Ficou claro para mim, no seminário de Brasília, que a Comissão de Anistia tem bastante clareza a respeito. O Estado deve muito a muitos que foram aniquilados e sobreviveram a duras penas, servindo de bodes expiatórios e de “exemplos” com os quais o poder de ferro amedrontava toda a sociedade e levava muitos ao silêncio covarde.
Há situações graves como de centenas de jovens que ficaram sem futuro e, como não têm como comprovar vínculos empregatícios, podem não ser alcançados pela reparação. É um caso sobre o qual se impõe uma interpretação segundo a doutrina constitucional.
Mas fora do campo demarcado dos que foram realmente perseguidos e prejudicados nos termos do Artigo 8º das Disposições Transitórias da Constituição de 1988 não cabe forjar compensações indevidas.

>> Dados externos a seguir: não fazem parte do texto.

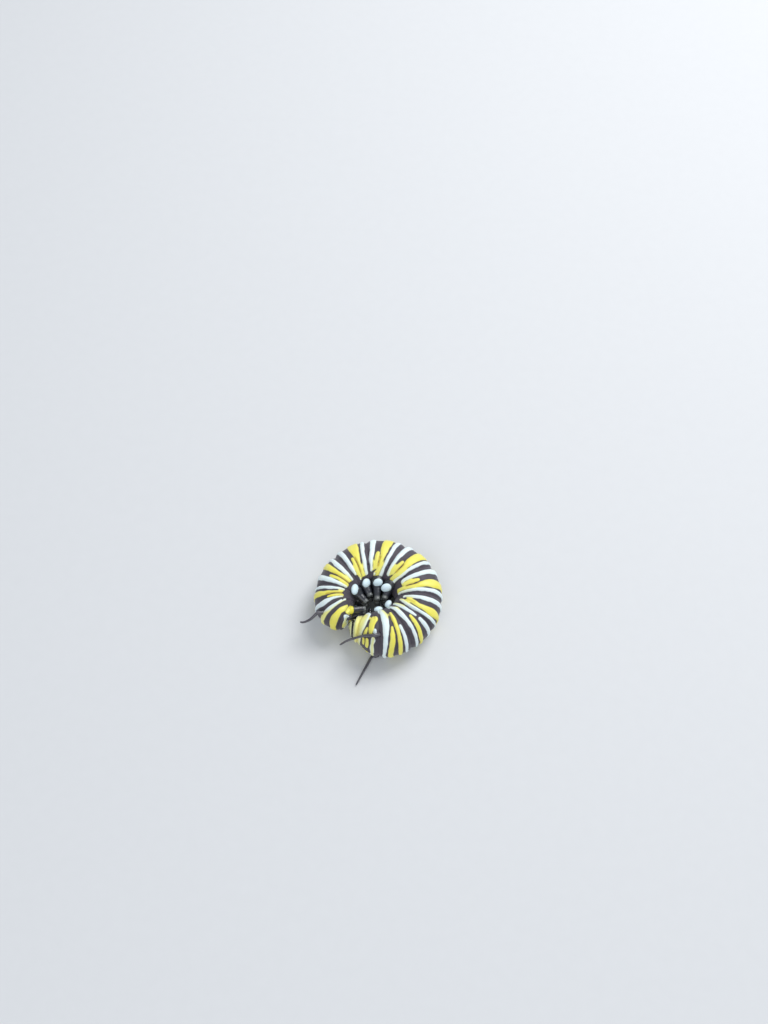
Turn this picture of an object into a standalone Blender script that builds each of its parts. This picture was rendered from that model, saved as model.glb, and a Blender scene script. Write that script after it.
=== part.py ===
"""A full-grown monarch larva, curled in a ring and lying on its left side, life size.

Run with: blender --background --python part.py

The body is a tube bent belly inward round a hollow. It is worked out from stations,
one at the tail's tip and one at each joint between two body segments. A station
gives the point of the back, the point of the belly, the half height across the
flanks and the height of its middle. The outline there is an ellipse in the upright
plane through back and belly. Angles round the body run from 0 on the back through
90 on the right flank, which is on top, to 180 on the belly. Z = 0 is the surface
that the larva lies on.
"""

import math

import bmesh
import bpy
import numpy as np

MM = 0.001

# Clearance between pieces that touch, and from a limb to the body it grows from.
GAP = 0.3 * MM

# Centre of the ring's round back in plan, so that the origin is under the middle.
RING_CENTRE = np.array((1.10 * MM, 1.79 * MM))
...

Impõe-se assim o mais alto espírito de fidelidade jurídica de parte a parte.
Nas Pegadas de Rondon
Já está indo para as livrarias uma das obras mais sérias sobre nossas comunidades indígenas. Escrito por dois sertanistas que se embrenharam na selva entre 1948 e 1970, quando esse era um trabalho absolutamente heróico, “Nas Pegadas de Rondon” nos traz de volta Hélio e Ivete Bucker. Os realmente interessados na questão indígena não podem deixar de ler esses depoimentos editados pela Entrelinhas.
Bloco Partidário
Será lançado hoje, às três horas da tarde, no Hotel Glória, uma frente partidária, autodenominada “Bloco de Esquerda”, tal como ele já existe na Câmara Federal. É formado pelo PDT, PC do B, PSB, P MN, PHS e PRB (partido do senador Crivella). Para ser mais correto, esse bloco, que é importante no contexto político, poderia ser chamado de “Alternativo”. Porque de esquerda, com alguns partidos sem esse perfil, ele não pode ser denominado, a menos que já comece abusando da semântica.